When Higher SEER Doesn’t Equal Higher Savings

There’s a lot of talk around SEER ratings when it comes to buying a new air conditioner. SEER stands for Seasonal Energy Efficiency Ratio, and in plain terms, it tells you how efficient a unit is. The higher the SEER, the more efficient the Ac is at removing BTUs of heat from your home for each kilowatt of electricity consumed.

While a higher SEER system will consume far less electricity than a lower-rated AC, the long-term math doesn’t always work out. So, let’s run the numbers and see what kind of difference we’re really talking about — and whether it’s worth the extra cost.


The Setup: Two Systems, Two Price Tags

Let’s say you’re looking at two options:

  • Option A: A 14.3 SEER2 (roughly equivalent to older 15 SEER) unit for $8,000
  • Option B: A 20 SEER2 unit for $12,000

The difference in price: $4,000

Now let’s talk power usage. Say you live in a climate where the AC runs hard for 5 months out of the year, and you’re spending about $150/month to cool your home with the older unit you’re replacing (which was around 10 SEER).


The Math: Real-World Energy Costs

Using a basic SEER comparison calculator, here’s what the projected savings look like when replacing a 10 SEER unit:

  • Replacing it with 14.3 SEER2 = ~33% energy savings
  • Replacing it with 20 SEER2 = ~50% energy savings

If your old AC cost $150/month, here’s the rough monthly cooling cost with each new unit:

  • 14.3 SEER2: $100/month
  • 20 SEER2: $75/month

That’s a $25/month difference between the two options during cooling season, or $125 per year if your AC runs five months of the year.


Payback Period: When Will the Upgrade Pay You Back?

Now we divide the $4,000 price difference by the $125/year savings:

  • $4,000 ÷ $125 = 32 years

You’d need to run that AC for 32 cooling seasons to make back your money on efficiency alone. Most units are designed to last 15–20 years, assuming ideal conditions. So unless energy rates spike or you’re running your system around the clock for half the year, you’re not likely to see a return on the extra money you paid for a higher-SEER system.


Other Factors

Now, some folks will still opt for the higher-SEER systems — and that’s fine. They do run quieter, may come with added features, and sometimes qualify for rebates or incentives. But if you’re choosing based on long-term savings alone, you’ve got to be honest with the math.

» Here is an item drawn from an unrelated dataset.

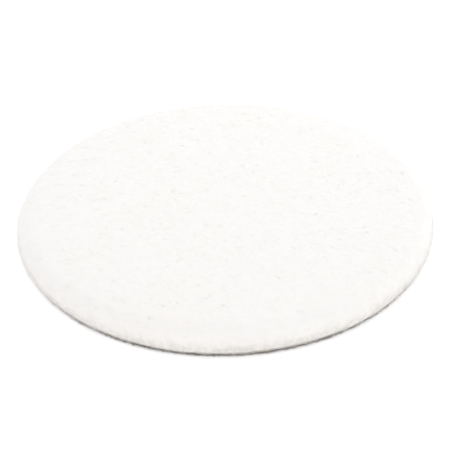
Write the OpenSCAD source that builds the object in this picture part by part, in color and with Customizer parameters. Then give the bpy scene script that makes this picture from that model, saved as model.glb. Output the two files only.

Also, higher-efficiency systems often have more complex components. That means more expensive parts and more specialized service down the road.


So, What’s the Smart Play?

If you’re replacing an older unit and you want a solid mix of comfort and value, aiming for something in the 14.3–16 SEER2 range is usually the sweet spot. You’ll cut your cooling costs noticeably without getting buried in a long payback timeline.


Final Thought

Efficiency matters — but it isn’t free. If you’re told a high-SEER unit will “pay for itself,” ask them to show you the math. Often enough, it doesn’t pencil out.